Offshore ship-to-ship bunkering in Algoa Bay
One of the largest threats currently facing seabirds in South Africa is offshore ship-to-ship bunkering operations that have been permitted in Algoa Bay since 2016. As Algoa Bay is a well-positioned stop-over route (positioned a few kilometres from the busy shipping lanes and East-West routes) and offshore bunkering is cheaper than in port bunkering, oil tankers and commercial vessels prefer this method of refueling. This is a major concern as Algoa Bay is an area of high biodiversity value and home to the largest remaining breeding colony of endangered African penguins and Cape gannets.
In addition, the South African cabinet has recently approved Algoa Bay as a Marine Protected Area (MPA), which was already recognized as one of six ‘Hope Spots’ in South Africa as well as an ‘Important Bird Area’ by BirdLife. At this stage any oil spill will likely have catastrophic consequences on the already decreasing populations of African penguins and Cape gannets (more so now than in 2000 when the Treasure oil spill occurred). SANCCOB and its partners will do everything in their capacity to prepare for any major oil spill in the future.
Just one oil spill in Algoa Bay could negatively impact over 40% of the remaining African penguin population, as well as 70% of the global Cape gannet population at once. It is vital that all stakeholders work together to improve oiled wildlife preparedness and response measures.
SANCCOB Oiled Wildlife Preparedness & Response
- SANCCOB maintains a state of 24/7 readiness to rescue and rehabilitate affected seabirds in the event of an oil spill. SANCCOB has responded to every major oil spill affecting seabirds off the South African coast.
- SANCCOB is mandated to respond to oiled wildlife in the South African National Oil Spill Contingency Plan and the National Oiled Wildlife Contingency Plan.
- SANCCOB works with local stakeholders and is also a member of the Global Oiled Wildlife Response System (GOWRS) – an international network of 10 best practice responders.
- SANCCOB is able to develop and maintain adequate levels of preparedness for oiled wildlife response for persons, companies or governments whose activities pose a threat to the environment.

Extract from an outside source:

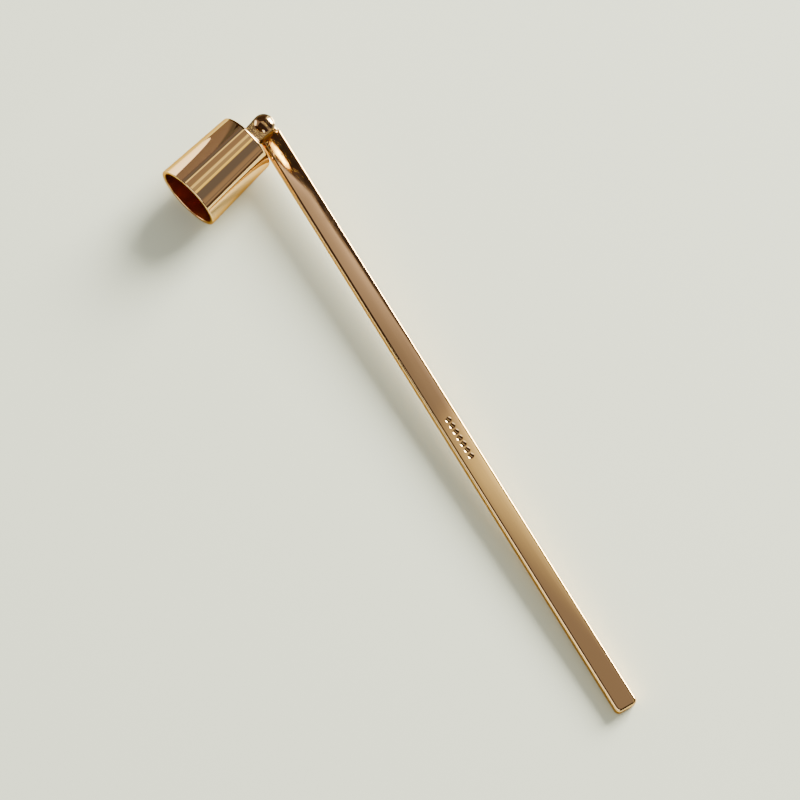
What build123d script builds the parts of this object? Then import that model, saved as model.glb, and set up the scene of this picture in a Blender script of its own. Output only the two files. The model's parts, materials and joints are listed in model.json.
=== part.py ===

- SANCCOB ensures that all their members of staff are highly trained and comfortable to deal with an oiled wildlife response incident. In addition,
- SANCCOB is able to provide and facilitate training programs and exercises for their clients to train key members of their staff to be able to respond to an oiled wildlife incident.
- SANCCOB runs two rehabilitation facilities in South Africa capable of treating high numbers of oil seabirds with designated oiled wildlife response equipment stockpiled for rapid response.
Request for support
SANCCOB’s Oiled Wildlife and Preparedness Response Programme is in need of support for the remuneration of the manager, who advises on policymaking, engages relevant stakeholders to identify the main issues to be considered in national oiled wildlife response planning, and engages with bunkering companies in Algoa Bay (for instance by testing the oiled wildlife response plan). The programme is also in need of equipment and funds to cover traveling expenses to attend important stakeholder meetings with businesses or fellow partners in Oiled Wildlife Response (when these are not covered by independent foundations).
It is disheartening that SANCCOB’s efforts to hand-rear and release African penguin chicks is even more important now than in 2000 when the Treasure oil spill occurred, as back then South Africa harboured a much larger population. Currently every single penguin plays a crucial role in saving the species from extinction.